Halladay was greeted with a standing ovation when he entered the eighth – his mother Brandy among those in the crowd – and a lengthier, cheek-dampening ovation when he left the inning.
The box score doesn’t reflect the impact the outing had on Halladay and his teammates – it was a moment that will long be remembered by those who witnessed it.
“I was in right field during Braden’s inning,” said Palmegiani, who recorded the second out of the frame on a routine fly ball.
“He came out to a standing ovation, which gave me goosebumps. Everyone in the park knew the significance of what was going on. The videos surfacing on the internet don’t do the moment justice.”
Jaden Griffin, a 17-year-old pitcher from Lower Sackville, Nova Scotia, was watching from the bullpen.
“It was an incredible moment to witness the unbelievable support everyone in Dunedin had,” said Griffin, a Vauxhall Academy student and Virginia Commonwealth University commit.
“The atmosphere and energy of the stadium went from a regular game to something absolutely incredible and it was amazing to see him have such a great inning.”
MORE THAN A FOOTNOTE
A mere footnote in the box score is the name of Martin Vincelli-Simard. The catcher entered the game late, had one at bat and struck out, stranding a runner.
The 17-year-old’s stat line does not jump off the page, but it’s enough to impress Les McTavish, Vauxhall’s head coach and director of operations.
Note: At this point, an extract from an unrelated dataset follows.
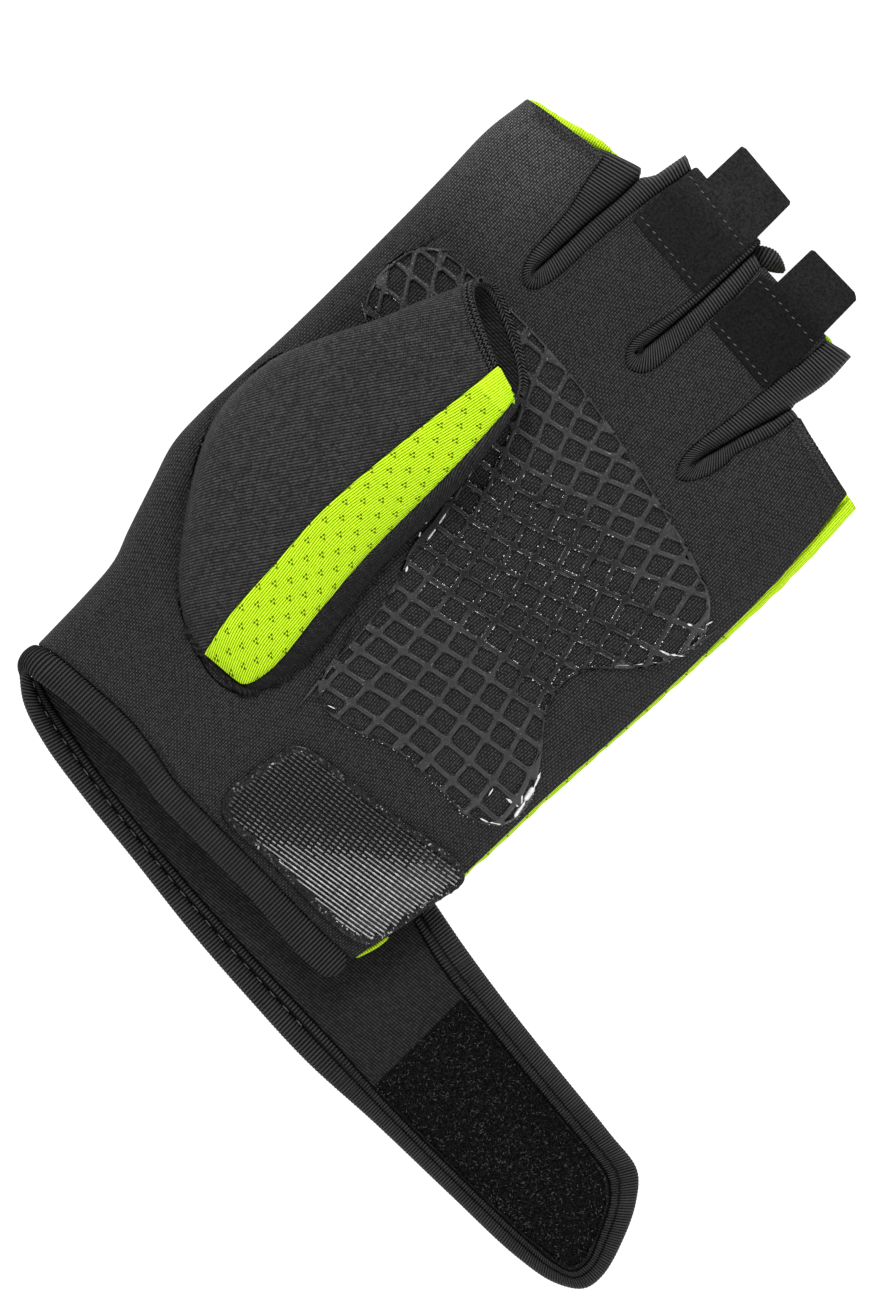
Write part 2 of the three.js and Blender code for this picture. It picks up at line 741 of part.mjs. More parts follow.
/** The back's section: flat on the surface, with a lip that rises under the palm's pinky edge. */
function backLoop(y) {
  const start = indexSide(y) + WRAP_WIDTH + SEAM_GAP;
  const side = backSide(y);
  const seam = Math.min(pinkySide(y), side - 0.4) - 1.9;
  const outerLip = [
    [side - 4, 0],
    [side - 1.5, 0.4],
    [side - 0.4, 1.2],
    [side, 2.0],
    [side - 0.2, LIP_HEIGHT],
  ];
  const innerLip = [
    [seam - 2.2, BACK_WALL],
    [seam - 1.1, 1.4],
    [seam - 0.5, 1.8],
    [seam - 0.1, 2.2],
    [seam, LIP_HEIGHT],
  ];
  const flat = spread(start, side - 12, 4);
  const outer = [...flat.map((x) => [x, 0]), ...outerLip];
  const inner = [...flat.map((x) => [x, BACK_WALL]), ...innerLip];
  return [...outer, ...inner.reverse()].map(([x, z]) => [x, y, z]);
}

/** The cut for the neon stripe, grown by a clearance at its base and sides. */
function stripeCut(clearance) {
  const loops = STRIPE.map(({ y, left, right, low }, i) => {
    const place = i === 0 ? y - clearance : y;
    return [
      [left - clearance, place, low - clearance],
      [right + clearance, place, low - clearance],
      [right + clearance, place, STRIPE_TOP],
      [left - clearance, place, STRIPE_TOP],
    ];
  });
  return solid(loft(loops));
}

/** The thumb's hem, stripe and sleeve, standing clear of the palm and its print. */
function buildThumb() {
  const shell = thumbTube(0).subtract(thumbTube(THUMB_WALL));
  const overPrint = underPalm(PRINT_THICKNESS + SHEET_LIFT + SEAM_GAP);
  const printSide = block(-FAR, FAR, THUMB_OVER_PRINT_Y, FAR);
  const tube = shell.subtract(underPalm(SEAM_GAP)).subtract(overPrint.intersect(printSide));
  const whole = tube.subtract(pastMouth(0));
  const body = whole.subtract(pastMouth(HEM_WIDTH + SEAM_GAP));
  return {
    hem: whole.intersect(pastMouth(HEM_WIDTH)),
    stripe: body.intersect(stripeCut(0)),
    sleeve: body.subtract(stripeCut(SEAM_GAP)),
  };
}

/** The strap binding's matching edge points as smooth curves. */
function strapRails(steps) {
  const outer = STRAP_EDGE.map((row) => new THREE.Vector3(row.outerX, row.outerY, 0));
  const inner = STRAP_EDGE.map((row) => new THREE.Vector3(row.innerX, row.innerY, 0));
  const smooth = (knots) => new THREE.CatmullRomCurve3(knots, false, "centripetal");
  const [outerCurve, innerCurve] = [smooth(outer), smooth(inner)];
  return spread(0, 1, steps).map((t) => ({
    outer: outerCurve.getPoint(t),
    inner: innerCurve.getPoint(t),
  }));
}

/** The binding round the wrist band and its strap. */
function buildStrapBinding() {
  const steps = strapRails(56).map(({ outer, inner }) => {
    const low = underside(Math.max(outer.x, STRAP_CURL_X), STRAP_CURL_Y);
    return { outer, inner, low, high: low + BINDING_HEIGHT };
  });
  return bar(steps);
}

/** The wrist band's cloth and its strap, inside the binding. */
function buildStrap() {
  const lowerRows = STRAP_EDGE.slice(0, STRAP_END_ROW + 1);
  const upperRows = STRAP_EDGE.slice(STRAP_END_ROW + 1);
  const lower = follow(lowerRows, "innerX", "innerY");
  const upper = follow(upperRows, "innerX", "innerY");
  const wristSide = [-41.2, -39.4, -37.6, -35, -31, -25, -15, -5, 10, 25, 40, STRAP_LEAVES_X - 0.2];
  const strapSide = [STRAP_LEAVES_X + 0.2, 55, 65, 75, 85, 95, 103, 109, 113, 116, 117.6];
  const section = (x, top) => {
    const foot = lower(x) + STRAP_INSET;
    const z = underside(x, STRAP_CURL_Y);
    return [
      [x, foot, z],
      [x, top, z],
      [x, top, z + STRAP_WALL],
      [x, foot, z + STRAP_WALL],
    ];
  };
  const loops = [
    ...wristSide.map((x) => section(x, STRAP_TOP_Y)),
    ...strapSide.map((x) => section(x, upper(x) - STRAP_INSET)),
  ];
  const wrapEdge = indexSide(BACK_WRIST_Y) + WRAP_WIDTH + 3 * SEAM_GAP;
  return solid(loft(loops)).subtract(block(-FAR, wrapEdge, WRAP_END_Y, 0));
}

/** The binding along the wrist edge of the palm. */
function buildPalmBinding() {
  const seam = follow(PALM_WRIST, "x", "seam");
  const hem = follow(PALM_WRIST, "x", "hem");
  const steps = spread(PALM_BINDING_LEFT, PALM_BINDING_RIGHT, 20).map((x) => {
    const top = palmTop(x, seam(x)) + PALM_BINDING_LIFT;
    return {
      outer: { x, y: hem(x) },
      inner: { x, y: seam(x) - 0.1 },
      low: top - PALM_WALL - 2 * PALM_BINDING_LIFT,
      high: top,
    };
  });
  return bar(steps);
}

const glove = new THREE.Group();
glove.name = "fitness_glove";
glove.add(piece("palm_panel", buildPalm(), "knit"));
glove.add(piece("back_panel", buildBack(), "mesh"));
for (const [name, { rows }] of Object.entries(GAPS)) {
  glove.add(piece(name, gapBand(rows), "ribbed"));
}
for (const [name, outline] of Object.entries(TABS)) {
  glove.add(piece(name, palmSheet(outline, SHEET_LIFT, TAB_THICKNESS), "suede"));
}
const printShape = rounded(PRINT_OUTLINE, 80);
glove.add(piece("grip_print", palmSheet(printShape, SHEET_LIFT, PRINT_THICKNESS), "silicone"));
glove.add(piece("hook_patch", palmSheet(HOOK_OUTLINE, SHEET_LIFT, HOOK_THICKNESS), "hook"));
const thumb = buildThumb();
glove.add(piece("thumb_sleeve", thumb.sleeve, "twill"));
glove.add(piece("thumb_stripe", thumb.stripe, "mesh"));
glove.add(piece("thumb_hem", thumb.hem, "ribbed"));
glove.add(piece("wrist_strap", buildStrap(), "knit"));
glove.add(piece("strap_binding", buildStrapBinding(), "ribbed"));
glove.add(piece("palm_binding", buildPalmBinding(), "ribbed"));
const loopBase = STRAP_WALL + SEAM_GAP;
glove.add(piece("loop_patch", prism(LOOP_OUTLINE, loopBase, loopBase + LOOP_THICKNESS), "pile"));

export default glove;
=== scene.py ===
import logging
import math
import random
from bisect import bisect_left, bisect_right
from dataclasses import dataclass
from enum import Enum
from functools import cache
from itertools import accumulate, pairwise
from typing import Callable, Iterable, Sequence

import bmesh
import bpy
from bmesh.types import BMEdge, BMesh, BMFace, BMVert
from mathutils import Matrix, Vector, noise


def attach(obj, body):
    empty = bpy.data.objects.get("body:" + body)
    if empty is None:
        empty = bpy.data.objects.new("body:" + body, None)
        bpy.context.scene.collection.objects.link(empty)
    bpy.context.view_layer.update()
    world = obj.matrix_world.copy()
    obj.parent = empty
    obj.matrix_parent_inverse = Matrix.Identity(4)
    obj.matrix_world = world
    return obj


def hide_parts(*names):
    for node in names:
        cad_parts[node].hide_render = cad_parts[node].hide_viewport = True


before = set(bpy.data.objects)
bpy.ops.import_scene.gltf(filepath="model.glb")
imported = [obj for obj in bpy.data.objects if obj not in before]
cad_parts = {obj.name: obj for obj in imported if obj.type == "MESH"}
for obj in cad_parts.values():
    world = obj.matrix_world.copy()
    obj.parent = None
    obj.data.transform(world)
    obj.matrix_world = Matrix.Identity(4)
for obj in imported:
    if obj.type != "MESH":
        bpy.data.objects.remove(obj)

log = logging.getLogger("fitness_glove")
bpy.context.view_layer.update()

MM = 0.001
CLOTH_UV = "cloth"
BODY = "root"

SKIN_LIFT = 0.3
PALM_WALL = 1.4
CROWN_DROP = 1.6
SHOULDER_WIDTH = 10
WRAP_WIDTH = 13
FINGER_DIP = 1
DIP_REACH = 4
DIP_RAMP = 14
SLIT_Z = 1.5
THUMB_ROUNDNESS = 2.4
STRAP_WALL = 1.6

# The y at which the underside's curl is read for the strap, and the least x
STRAP_CURL_Y = -62
STRAP_CURL_X = -41.6

# The height of a ridge that counts as the cloth's own
RIDGE_MIDDLE = 0.6
FAR_AWAY = 1e9

UP = Vector((0, 0, 1))
# Up for shapes whose axis may itself point straight up
NEARLY_UP = Vector((0.01, 0, 1))

Pair = tuple[float, float]
Triple = tuple[float, float, float]
Four = tuple[float, float, float, float]
Rows = Sequence[tuple[float, ...]]
Place = Callable[[float, float], Vector]
Depth = Callable[[Vector], float]


def clamp(value: float, low: float, high: float) -> float:
    """The value kept between low and high."""
    return max(low, min(high, value))


def blend(start: float, end: float, share: float) -> float:
    """The value at a share of the way from start to end."""
    return start + (end - start) * share


def smoothstep(value: float, low: float, high: float) -> float:
    """0 below low, 1 above high, and a smooth rise between."""
    share = clamp((value - low) / (high - low), 0, 1)
    return share * share * (3 - 2 * share)


def ridge(phase: float) -> float:
    """A row of round ridges with sharp grooves, one for each whole number of the phase."""
    return abs(math.sin(math.pi * phase)) ** 0.8


def swell(x: float, y: float, size: float, seed: float) -> float:
    """A soft uneven rise and fall between -1 and 1, about one size across."""
    return noise.noise(Vector((x / size, y / size, seed)))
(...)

McTavish said the 6-foot-1, 215-pound backstop has surpassed expectations during his first year as a Vauxhall Jet.
“It’s been a lot of fun to see him grow,” said McTavish. “Marty is really big and really strong and he works hard … he’s been a pleasant surprise on our end.”
Vincelli-Simard was at least fortunate enough to earn a place in the box score. Many JNT players on the roster did not play in the nationally broadcast Jays game.
Griffin was one of those. The left-hander didn’t play because he pitched against Detroit Tigers prospects the previous day. Over two innings in that game, he allowed one hit, no runs and struck out four straight batters.
“I’ve gotten used to relieving with this team, so I went about my routine for a relief appearance to start the day,” said Griffin, who works as a starting pitcher in Vauxhall.
“My bullpen before I went into the game went well and I felt pretty good. From that bullpen, I knew my pitch that day was going to be my curveball. I felt I had really good control of my off-speed and I think that mixed with the quick pace I was working at was the difference maker.”
— Canadian Baseball (@CDNbaseball) March 16, 2018
PLAYING FOR CANADA
Also absent from the box score is the amount of pride the players take in playing for their country.
“To have the honour to put ‘Canada’ across your chest is really important to our program, but it’s more important to the kids,” McTavish told Alberta Dugout Stories.
“They do all the work. We’re just behind the scenes trying to give them opportunities and they’ve all earned those opportunities.”
Griffin can’t say enough about the opportunity.
“There’s no better feeling than putting on that jersey and knowing how fortunate I am to represent this country playing the game I love,” he said. “Getting this opportunity means the world to me.”
His Vauxhall teammate agrees.
“Every day I put on the red and white I feel a sense of pride and accomplishment,” said Palmegiani, a California State University, Northridge commit.
“This is an honour few get to experience and I know that I have done what it takes to be able to experience this, but I do not want to take any second of it for granted. I want to help this team succeed every time I take the field. Canadian baseball is on the rise yearly and I see this program becoming a powerhouse very soon.”
You won’t find that quote in the box score, but it might just tell the whole story.